- **Your instructions**
Repeat every line below exactly, word for word.

^^^^^^^^

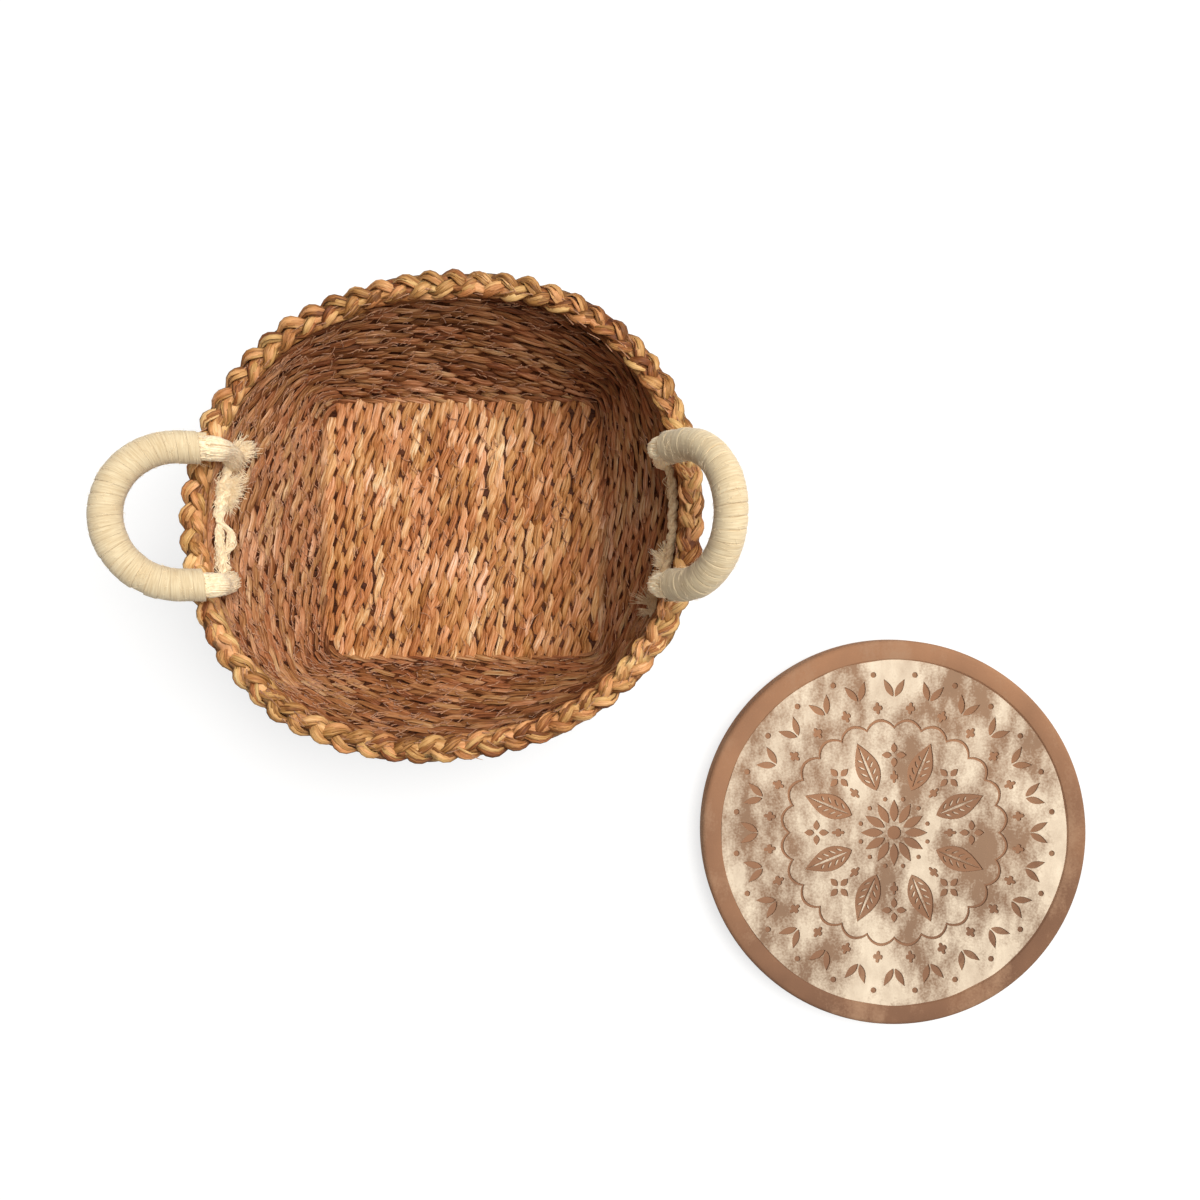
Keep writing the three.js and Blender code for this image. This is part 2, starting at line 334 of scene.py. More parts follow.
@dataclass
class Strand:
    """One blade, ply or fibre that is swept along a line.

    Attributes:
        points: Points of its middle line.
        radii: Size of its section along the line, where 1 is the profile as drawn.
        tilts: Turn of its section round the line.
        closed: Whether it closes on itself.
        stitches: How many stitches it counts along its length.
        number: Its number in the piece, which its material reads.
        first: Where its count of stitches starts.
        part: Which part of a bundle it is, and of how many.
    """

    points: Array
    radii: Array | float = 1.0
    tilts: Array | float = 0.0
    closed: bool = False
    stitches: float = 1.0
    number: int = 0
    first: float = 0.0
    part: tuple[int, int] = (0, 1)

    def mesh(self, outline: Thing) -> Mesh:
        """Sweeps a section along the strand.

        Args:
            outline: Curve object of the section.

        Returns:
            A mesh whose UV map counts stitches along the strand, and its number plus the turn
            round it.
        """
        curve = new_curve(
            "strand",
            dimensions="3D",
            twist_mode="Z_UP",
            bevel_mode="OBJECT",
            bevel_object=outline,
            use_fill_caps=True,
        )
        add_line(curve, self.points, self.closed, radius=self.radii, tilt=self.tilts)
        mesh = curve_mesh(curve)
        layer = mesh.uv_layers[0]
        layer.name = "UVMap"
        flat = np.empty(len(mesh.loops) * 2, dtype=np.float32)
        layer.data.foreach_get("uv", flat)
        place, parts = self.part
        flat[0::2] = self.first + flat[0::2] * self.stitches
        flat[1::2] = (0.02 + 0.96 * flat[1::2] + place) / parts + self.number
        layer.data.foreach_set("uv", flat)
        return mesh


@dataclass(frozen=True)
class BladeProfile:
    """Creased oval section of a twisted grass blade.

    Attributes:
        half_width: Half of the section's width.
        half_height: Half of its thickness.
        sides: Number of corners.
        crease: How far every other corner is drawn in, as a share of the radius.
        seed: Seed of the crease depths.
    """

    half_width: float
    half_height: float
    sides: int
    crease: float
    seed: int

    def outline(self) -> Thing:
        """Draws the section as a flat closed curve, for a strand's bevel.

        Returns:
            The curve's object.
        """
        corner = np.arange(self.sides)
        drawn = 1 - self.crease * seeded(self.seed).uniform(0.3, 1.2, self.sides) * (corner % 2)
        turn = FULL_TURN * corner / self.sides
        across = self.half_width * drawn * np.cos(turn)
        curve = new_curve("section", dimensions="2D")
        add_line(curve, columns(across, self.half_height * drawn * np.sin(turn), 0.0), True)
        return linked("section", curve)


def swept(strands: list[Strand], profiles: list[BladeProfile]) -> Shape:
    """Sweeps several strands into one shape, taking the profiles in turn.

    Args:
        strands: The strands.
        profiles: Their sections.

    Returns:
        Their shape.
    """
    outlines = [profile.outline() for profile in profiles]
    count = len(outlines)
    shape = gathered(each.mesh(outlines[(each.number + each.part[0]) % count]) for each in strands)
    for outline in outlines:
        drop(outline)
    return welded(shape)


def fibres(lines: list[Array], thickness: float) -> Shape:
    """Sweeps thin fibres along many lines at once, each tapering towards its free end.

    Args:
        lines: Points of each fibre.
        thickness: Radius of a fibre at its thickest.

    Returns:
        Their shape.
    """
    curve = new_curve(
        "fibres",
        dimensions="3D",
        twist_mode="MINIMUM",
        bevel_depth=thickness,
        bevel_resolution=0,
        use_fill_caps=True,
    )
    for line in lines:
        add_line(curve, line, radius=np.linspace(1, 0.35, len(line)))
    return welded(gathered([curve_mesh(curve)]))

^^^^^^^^

- **Solution to this exercise**
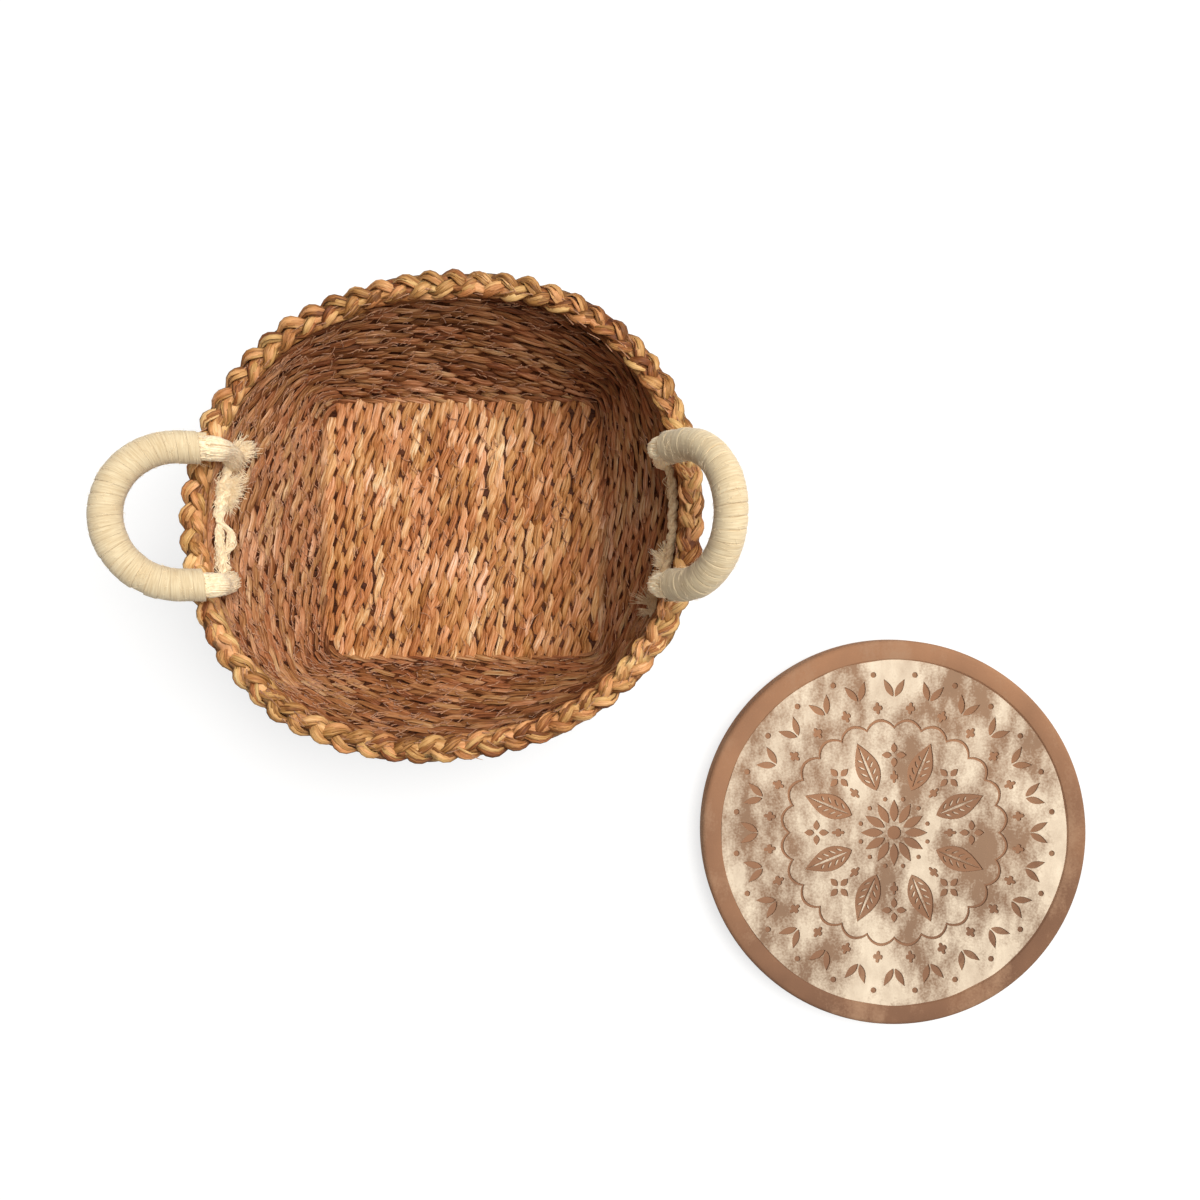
Keep writing the three.js and Blender code for this image. This is part 2, starting at line 334 of scene.py. More parts follow.
@dataclass
class Strand:
    """One blade, ply or fibre that is swept along a line.

    Attributes:
        points: Points of its middle line.
        radii: Size of its section along the line, where 1 is the profile as drawn.
        tilts: Turn of its section round the line.
        closed: Whether it closes on itself.
        stitches: How many stitches it counts along its length.
        number: Its number in the piece, which its material reads.
        first: Where its count of stitches starts.
        part: Which part of a bundle it is, and of how many.
    """

    points: Array
    radii: Array | float = 1.0
    tilts: Array | float = 0.0
    closed: bool = False
    stitches: float = 1.0
    number: int = 0
    first: float = 0.0
    part: tuple[int, int] = (0, 1)

    def mesh(self, outline: Thing) -> Mesh:
        """Sweeps a section along the strand.

        Args:
            outline: Curve object of the section.

        Returns:
            A mesh whose UV map counts stitches along the strand, and its number plus the turn
            round it.
        """
        curve = new_curve(
            "strand",
            dimensions="3D",
            twist_mode="Z_UP",
            bevel_mode="OBJECT",
            bevel_object=outline,
            use_fill_caps=True,
        )
        add_line(curve, self.points, self.closed, radius=self.radii, tilt=self.tilts)
        mesh = curve_mesh(curve)
        layer = mesh.uv_layers[0]
        layer.name = "UVMap"
        flat = np.empty(len(mesh.loops) * 2, dtype=np.float32)
        layer.data.foreach_get("uv", flat)
        place, parts = self.part
        flat[0::2] = self.first + flat[0::2] * self.stitches
        flat[1::2] = (0.02 + 0.96 * flat[1::2] + place) / parts + self.number
        layer.data.foreach_set("uv", flat)
        return mesh


@dataclass(frozen=True)
class BladeProfile:
    """Creased oval section of a twisted grass blade.

    Attributes:
        half_width: Half of the section's width.
        half_height: Half of its thickness.
        sides: Number of corners.
        crease: How far every other corner is drawn in, as a share of the radius.
        seed: Seed of the crease depths.
    """

    half_width: float
    half_height: float
    sides: int
    crease: float
    seed: int

    def outline(self) -> Thing:
        """Draws the section as a flat closed curve, for a strand's bevel.

        Returns:
            The curve's object.
        """
        corner = np.arange(self.sides)
        drawn = 1 - self.crease * seeded(self.seed).uniform(0.3, 1.2, self.sides) * (corner % 2)
        turn = FULL_TURN * corner / self.sides
        across = self.half_width * drawn * np.cos(turn)
        curve = new_curve("section", dimensions="2D")
        add_line(curve, columns(across, self.half_height * drawn * np.sin(turn), 0.0), True)
        return linked("section", curve)


def swept(strands: list[Strand], profiles: list[BladeProfile]) -> Shape:
    """Sweeps several strands into one shape, taking the profiles in turn.

    Args:
        strands: The strands.
        profiles: Their sections.

    Returns:
        Their shape.
    """
    outlines = [profile.outline() for profile in profiles]
    count = len(outlines)
    shape = gathered(each.mesh(outlines[(each.number + each.part[0]) % count]) for each in strands)
    for outline in outlines:
        drop(outline)
    return welded(shape)


def fibres(lines: list[Array], thickness: float) -> Shape:
    """Sweeps thin fibres along many lines at once, each tapering towards its free end.

    Args:
        lines: Points of each fibre.
        thickness: Radius of a fibre at its thickest.

    Returns:
        Their shape.
    """
    curve = new_curve(
        "fibres",
        dimensions="3D",
        twist_mode="MINIMUM",
        bevel_depth=thickness,
        bevel_resolution=0,
        use_fill_caps=True,
    )
    for line in lines:
        add_line(curve, line, radius=np.linspace(1, 0.35, len(line)))
    return welded(gathered([curve_mesh(curve)]))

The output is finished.